Written request
Gather all lines from the material that contain the word "nodes".

Provided data
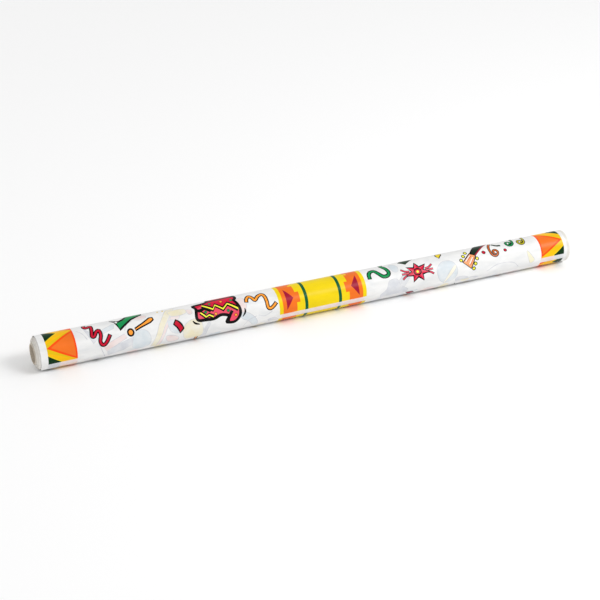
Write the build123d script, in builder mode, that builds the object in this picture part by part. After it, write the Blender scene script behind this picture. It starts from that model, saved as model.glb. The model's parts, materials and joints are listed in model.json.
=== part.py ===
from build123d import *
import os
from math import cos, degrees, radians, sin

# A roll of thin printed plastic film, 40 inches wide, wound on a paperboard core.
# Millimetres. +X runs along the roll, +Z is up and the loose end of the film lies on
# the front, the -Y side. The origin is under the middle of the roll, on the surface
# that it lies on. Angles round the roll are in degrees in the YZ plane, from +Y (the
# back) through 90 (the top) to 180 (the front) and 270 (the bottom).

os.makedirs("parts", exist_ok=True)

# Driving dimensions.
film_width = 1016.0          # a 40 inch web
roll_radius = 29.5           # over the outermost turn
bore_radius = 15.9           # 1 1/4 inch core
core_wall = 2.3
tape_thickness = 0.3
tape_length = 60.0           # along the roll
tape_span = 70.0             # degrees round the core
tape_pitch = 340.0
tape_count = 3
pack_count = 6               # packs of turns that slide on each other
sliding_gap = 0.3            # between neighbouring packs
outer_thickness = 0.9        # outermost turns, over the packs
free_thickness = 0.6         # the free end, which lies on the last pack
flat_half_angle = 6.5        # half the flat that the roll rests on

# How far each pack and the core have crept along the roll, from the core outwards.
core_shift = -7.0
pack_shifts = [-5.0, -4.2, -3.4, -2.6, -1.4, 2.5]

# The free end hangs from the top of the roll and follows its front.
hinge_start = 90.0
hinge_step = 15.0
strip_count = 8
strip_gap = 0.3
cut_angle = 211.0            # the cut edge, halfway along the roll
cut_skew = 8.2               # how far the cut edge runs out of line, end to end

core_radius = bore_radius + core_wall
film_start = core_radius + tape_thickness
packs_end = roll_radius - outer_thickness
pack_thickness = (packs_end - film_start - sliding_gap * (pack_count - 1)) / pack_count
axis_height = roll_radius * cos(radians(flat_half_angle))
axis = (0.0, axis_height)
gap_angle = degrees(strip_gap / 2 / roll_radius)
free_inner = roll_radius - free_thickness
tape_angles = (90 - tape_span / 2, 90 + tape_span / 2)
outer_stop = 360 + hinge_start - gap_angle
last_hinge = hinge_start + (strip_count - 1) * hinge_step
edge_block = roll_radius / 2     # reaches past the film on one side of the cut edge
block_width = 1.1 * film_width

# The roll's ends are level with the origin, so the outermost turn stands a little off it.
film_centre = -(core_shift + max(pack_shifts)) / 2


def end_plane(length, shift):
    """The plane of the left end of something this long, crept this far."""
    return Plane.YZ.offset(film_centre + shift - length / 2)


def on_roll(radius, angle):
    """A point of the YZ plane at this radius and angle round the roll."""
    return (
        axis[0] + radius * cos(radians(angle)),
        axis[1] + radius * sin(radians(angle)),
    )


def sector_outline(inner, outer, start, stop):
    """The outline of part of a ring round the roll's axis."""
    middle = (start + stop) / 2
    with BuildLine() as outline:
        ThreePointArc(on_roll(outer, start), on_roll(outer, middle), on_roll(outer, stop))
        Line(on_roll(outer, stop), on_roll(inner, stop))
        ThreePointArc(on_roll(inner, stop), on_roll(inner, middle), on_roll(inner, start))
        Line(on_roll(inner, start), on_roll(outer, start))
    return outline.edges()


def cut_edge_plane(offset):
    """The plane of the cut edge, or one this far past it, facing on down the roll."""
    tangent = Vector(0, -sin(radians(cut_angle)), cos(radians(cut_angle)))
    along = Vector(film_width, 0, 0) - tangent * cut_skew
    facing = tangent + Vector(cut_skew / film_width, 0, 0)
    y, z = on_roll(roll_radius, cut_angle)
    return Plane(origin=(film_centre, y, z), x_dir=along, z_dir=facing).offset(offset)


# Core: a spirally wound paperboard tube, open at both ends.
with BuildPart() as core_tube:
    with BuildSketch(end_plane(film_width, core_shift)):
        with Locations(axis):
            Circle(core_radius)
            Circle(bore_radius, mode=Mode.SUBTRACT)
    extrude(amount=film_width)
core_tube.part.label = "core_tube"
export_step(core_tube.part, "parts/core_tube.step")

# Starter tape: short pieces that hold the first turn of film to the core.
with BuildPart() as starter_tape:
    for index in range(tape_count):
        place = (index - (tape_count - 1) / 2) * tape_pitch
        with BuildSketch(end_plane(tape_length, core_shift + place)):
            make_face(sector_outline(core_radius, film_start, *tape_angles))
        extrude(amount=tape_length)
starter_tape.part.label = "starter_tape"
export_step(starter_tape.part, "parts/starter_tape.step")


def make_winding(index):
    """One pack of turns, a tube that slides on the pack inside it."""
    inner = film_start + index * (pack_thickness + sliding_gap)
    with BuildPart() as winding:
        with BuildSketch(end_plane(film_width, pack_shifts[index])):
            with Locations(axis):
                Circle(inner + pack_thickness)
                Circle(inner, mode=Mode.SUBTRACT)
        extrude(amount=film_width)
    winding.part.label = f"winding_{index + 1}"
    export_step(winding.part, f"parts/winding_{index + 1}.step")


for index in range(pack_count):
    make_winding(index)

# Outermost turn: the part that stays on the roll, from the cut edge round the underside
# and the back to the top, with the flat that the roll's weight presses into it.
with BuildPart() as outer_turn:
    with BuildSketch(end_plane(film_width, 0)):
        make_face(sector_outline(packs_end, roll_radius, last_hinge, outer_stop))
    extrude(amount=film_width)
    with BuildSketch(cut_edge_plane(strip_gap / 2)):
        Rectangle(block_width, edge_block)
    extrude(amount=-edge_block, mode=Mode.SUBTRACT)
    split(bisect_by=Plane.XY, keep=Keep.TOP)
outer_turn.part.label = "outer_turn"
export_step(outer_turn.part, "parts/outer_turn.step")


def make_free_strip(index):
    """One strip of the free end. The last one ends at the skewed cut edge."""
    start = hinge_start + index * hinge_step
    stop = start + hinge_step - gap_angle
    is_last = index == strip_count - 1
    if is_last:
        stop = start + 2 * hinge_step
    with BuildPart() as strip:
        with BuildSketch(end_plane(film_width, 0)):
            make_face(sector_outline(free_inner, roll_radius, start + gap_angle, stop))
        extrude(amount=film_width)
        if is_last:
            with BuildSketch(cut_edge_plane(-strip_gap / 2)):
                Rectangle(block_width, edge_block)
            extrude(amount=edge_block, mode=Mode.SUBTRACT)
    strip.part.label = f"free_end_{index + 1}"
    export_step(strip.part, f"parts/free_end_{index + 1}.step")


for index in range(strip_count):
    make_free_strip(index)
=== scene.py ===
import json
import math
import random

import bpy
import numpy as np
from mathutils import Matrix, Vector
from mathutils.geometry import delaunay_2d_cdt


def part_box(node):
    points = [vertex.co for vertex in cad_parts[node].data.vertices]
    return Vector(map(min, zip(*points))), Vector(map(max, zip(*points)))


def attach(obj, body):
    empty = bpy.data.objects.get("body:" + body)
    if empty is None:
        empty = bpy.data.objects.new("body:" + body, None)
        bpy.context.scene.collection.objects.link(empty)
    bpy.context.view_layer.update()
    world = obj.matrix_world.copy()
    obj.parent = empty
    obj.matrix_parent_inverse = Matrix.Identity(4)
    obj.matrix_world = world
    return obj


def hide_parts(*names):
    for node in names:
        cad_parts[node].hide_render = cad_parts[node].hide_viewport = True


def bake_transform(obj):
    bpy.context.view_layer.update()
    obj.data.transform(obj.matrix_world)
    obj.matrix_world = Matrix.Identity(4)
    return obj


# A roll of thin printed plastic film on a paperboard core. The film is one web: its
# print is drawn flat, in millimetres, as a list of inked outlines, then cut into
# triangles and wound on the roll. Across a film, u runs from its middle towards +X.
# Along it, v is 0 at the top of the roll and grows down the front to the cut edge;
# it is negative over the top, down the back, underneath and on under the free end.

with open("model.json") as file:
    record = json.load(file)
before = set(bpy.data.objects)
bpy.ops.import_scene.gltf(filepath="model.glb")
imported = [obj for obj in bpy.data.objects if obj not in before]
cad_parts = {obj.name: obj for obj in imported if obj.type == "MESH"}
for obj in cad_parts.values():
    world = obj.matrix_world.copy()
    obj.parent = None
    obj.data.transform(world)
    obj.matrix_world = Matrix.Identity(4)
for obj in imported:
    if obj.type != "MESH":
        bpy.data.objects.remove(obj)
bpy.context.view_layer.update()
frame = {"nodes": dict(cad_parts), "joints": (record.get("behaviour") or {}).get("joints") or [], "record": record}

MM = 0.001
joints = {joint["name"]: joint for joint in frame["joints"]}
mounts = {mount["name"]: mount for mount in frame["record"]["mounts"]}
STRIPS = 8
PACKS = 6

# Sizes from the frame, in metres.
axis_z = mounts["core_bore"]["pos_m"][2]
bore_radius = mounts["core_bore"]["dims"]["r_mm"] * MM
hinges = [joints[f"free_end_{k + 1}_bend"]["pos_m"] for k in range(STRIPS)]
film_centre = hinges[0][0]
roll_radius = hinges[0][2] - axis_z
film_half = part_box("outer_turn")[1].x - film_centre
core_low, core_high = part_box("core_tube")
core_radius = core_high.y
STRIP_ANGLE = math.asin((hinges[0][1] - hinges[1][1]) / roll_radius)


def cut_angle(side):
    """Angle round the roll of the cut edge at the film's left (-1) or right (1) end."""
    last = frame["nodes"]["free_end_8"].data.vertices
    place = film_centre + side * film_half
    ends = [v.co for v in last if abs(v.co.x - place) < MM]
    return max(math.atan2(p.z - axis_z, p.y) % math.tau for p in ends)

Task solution
frame = {"nodes": dict(cad_parts), "joints": (record.get("behaviour") or {}).get("joints") or [], "record": record}
    last = frame["nodes"]["free_end_8"].data.vertices